There are other problems with the idea that the private sector is more effective. Firstly, anyone who has worked extensively in both public and private sectors will know that there is inherent inefficiency in both, as in all large organisations. The private sector simply hides that behind its profits, until, it gets wrong and companies end up going bust, like Carillion.

No-one in the private sector has any idea about how to measure or report productivity, so they can’t justify claims that they are more efficient. Private companies just make sure that their income is more than their costs. And the means they use to do that are not available to the public sector, which has to be accountable for everything it does and is, moreover, under a statutory obligation to provide key services.

As an example, one way a business controls costs is by not doing things it can’t make a profit on. Companies can also sell off parts of their business, close shops and factories, move production overseas, set up shell companies to avoid tax, raise money from banks and share sales, and reduce competition by buying up rivals. Councils cannot do any of this.

In fact, the mantra that we hear from Conservatives that Councils and government departments should be run as businesses is utter nonsense. Structurally and strategically Councils have almost nothing in common with business. They are run by people who are democratically elected to represent the residents, not for their business skills. They are required by law to deliver a highly diverse set of services in a geographically prescribed area with no scope for growth or acquisition, are subject to high levels of public scrutiny and accountability – which creates costs and slows down speed of decision making – and have little or no control over their income base.  

None of this is to suggest that Councils shouldn’t be business-like. They have a duty, which most take very seriously, to use the money they are given carefully and for the most benefit for residents.

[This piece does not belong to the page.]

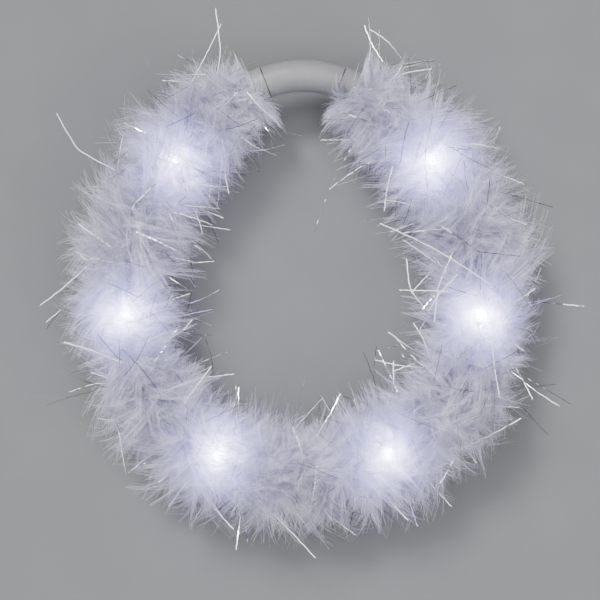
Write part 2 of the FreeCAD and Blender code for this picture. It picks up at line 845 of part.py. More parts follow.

Which leads us back to the question of whether services should be brought back to direct delivery by the Council. Doing this would give us back the 3% to 5% profit being made by Serco, which would be helpful. And it would satisfy the calls from many residents if, at least, Serco was replaced by a more responsive and accountable organisation.

But costs would almost certainly rise. Why? Well, to start with, because one of the root causes of Serco’s many service failures is that they have under resourced the service. So it is obvious that the real cost of providing the service required is higher than is currently being paid, even after our Council’s astonishing generosity in providing Serco with an extra £300,000 to do the job they were already being paid for.

We might in any case want to provide better services than the basic level we get at the moment. More supervision in the parks, faster graffiti removal, better cleaning of the high streets and public areas are all things people are demanding. These bring benefits in terms of tourism, public safety and quality of life which would not only be a step change for our district but save public spending elsewhere, for example in policing – prevention, rather than cure, being a good investment.

None of this extra cost is the result of inefficiency. It’s actually hard to see how a Council owned and run service could be worse than the current position, in which almost none of the supposed benefits of outsourcing have been achieved. Since the service would be built from a blank sheet of paper it could be designed in a much more innovative and exciting way, as well.

If we want to have control over the services which impact the daily lives of residents and the image of our City, bringing services back into the Council makes perfect sense. Making the financial investment should not deter us when the benefits are so obvious.


By Councillor Alan Baldock / Latest News / / 0 Comments

Following the last council meeting, Simon Cook (the Conservative Leader of the Council) published an press release expressing with sadness that ‘an era of co-operation between the political groups on the city council appears to have ended’ and accusing Labour Councillors of ‘artificially creating headlines’. His statement suggested the local party were adopting a tone which mimicked parts of the country where, in his words, ‘the militant, hard-left Momentum group have undermined the work of democratically elected councils’.

Responding to these accusations, which have now mysteriously been taken off the Conservative Party website, Leader of the Labour Group, Councillor Alan Baldock today discussed the need for an effective opposition, stating firmly and fairly that ‘Canterbury is a one party state no more’.

In his full statement he made clear, his belief had always been that, that “councils are run on democratic lines. Indeed, it’s the responsibility of the opposition to scrutinize the proposals of the ruling party and challenge those that are unsound and to simply roll over and co-operate is to go against the interests and views of the many thousands of electors that did not support the Conservatives at the last local election in 2015.”

He also undermined the case that what Labour was doing was ‘ a sudden shift to the left’, defending its amendments which:

  1. Proposed £50,000 be put aside for  strategic plan to improve housing in the district because step change increase in the building of new council houses. Although some limited progress has been made, Canterbury City Council still has a waiting list of 2,700 and owns 700 fewer council houses than it did in 2012, so clearly a game-changer was needed. What the Conservatives are doing here, isn’t working. The aim was to create a 10-year strategic plan, obviously dovetailing with the work already underway, but setting up the conditions to build 100 new council houses every year in that period starting in 2020.It would have been a complex plan that needed to pull together partnerships, funding and opportunities hence the necessity of setting aside project funding.
  2. Asked for a little extra funding to kick-start local community-led projects reducing single-use plastics and packaging.We felt the opportunity for 1,000 new homes by 2030, to be owned by the council, may have been further investigation. The decision was made to reject the amendment. That’s politics. Labour lost.
  3. Proposed increasing from £10,000 to £20,000 money set aside already for residential on-street electric car charging next year. That £20,000 would have been matched by a further £60,000 of government money from the national “On Street Residential Charge-Point Scheme”. It would have enabled around 20 car charging points to be installed across the district. We took on board experience from cities much further forward with this technology than we are in Kent and decided this still small number would have given a much more robust start to this great and important initiative in our district.

In a final comment Councillor Baldock reminded Councillor Cook that Labour was committed to ‘working the Conservative, by being the opposition you so desperately need. Only when failings are pointed out, can anyone – even Conservative-led Canterbury City Council – be helped to do a better job.”